Overview
Parametric propagators are described in the context of generic modeling for domain-specific constraint propagation in hardware-verification constraint satisfaction problems (CSPs). The motivating problem is that some constraint propagators are "extremely complex" and may require months to implement, while the hardware specification they encode can change on the same time scale.[1]
Purpose
The purpose of parametric propagators is maintainability under design evolution. The cited work reports an effort to generalize more complex domain-specific constraints and to develop propagators that are "relatively simple to manipulate and change" when either the design changes or a next-generation design arrives.[2]
Technical context
Parametric propagators appear alongside other CSP techniques used for constraint-based random stimuli generation in hardware verification. The same source discusses very large CSP domains, such as address and data variables with domains on the order of $2^{32}$ or larger, and notes that ordinary propagation methods can be inadequate when they rely on small domains.[3] It also describes conditional CSPs in which assignments to some variables can make large parts of the CSP irrelevant, and reports an extension of the MAC algorithm with assumption-based pruning to strengthen pruning under conditionality.[4]
Within this setting, parametric propagators address a different engineering pressure: the high implementation cost and volatility of domain-specific propagators. Rather than repeatedly implementing complex propagators from scratch for changing hardware designs, the approach reported in the evidence is to generalize those constraints into propagators with parameters that are easier to adjust.[2]

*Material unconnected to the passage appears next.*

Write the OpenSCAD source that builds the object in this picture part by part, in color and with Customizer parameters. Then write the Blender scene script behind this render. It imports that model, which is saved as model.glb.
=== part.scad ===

Reported application setting
The broader system discussed in the source is Genesys PE, a stimuli generator for verification of processors and multi-processor configurations. The source reports that Genesys PE had been used since 2000 as the major functional verification tool for IBM PowerPC processor designs, including unit, core, and chip-level verification and partial system-level verification.[5]
Notes on scope
The available evidence characterizes parametric propagators at the architectural and modeling level: it explains why they were introduced and what engineering problem they address. It does not provide a detailed formal definition, parameter language, or propagation algorithm for the parametric propagators themselves.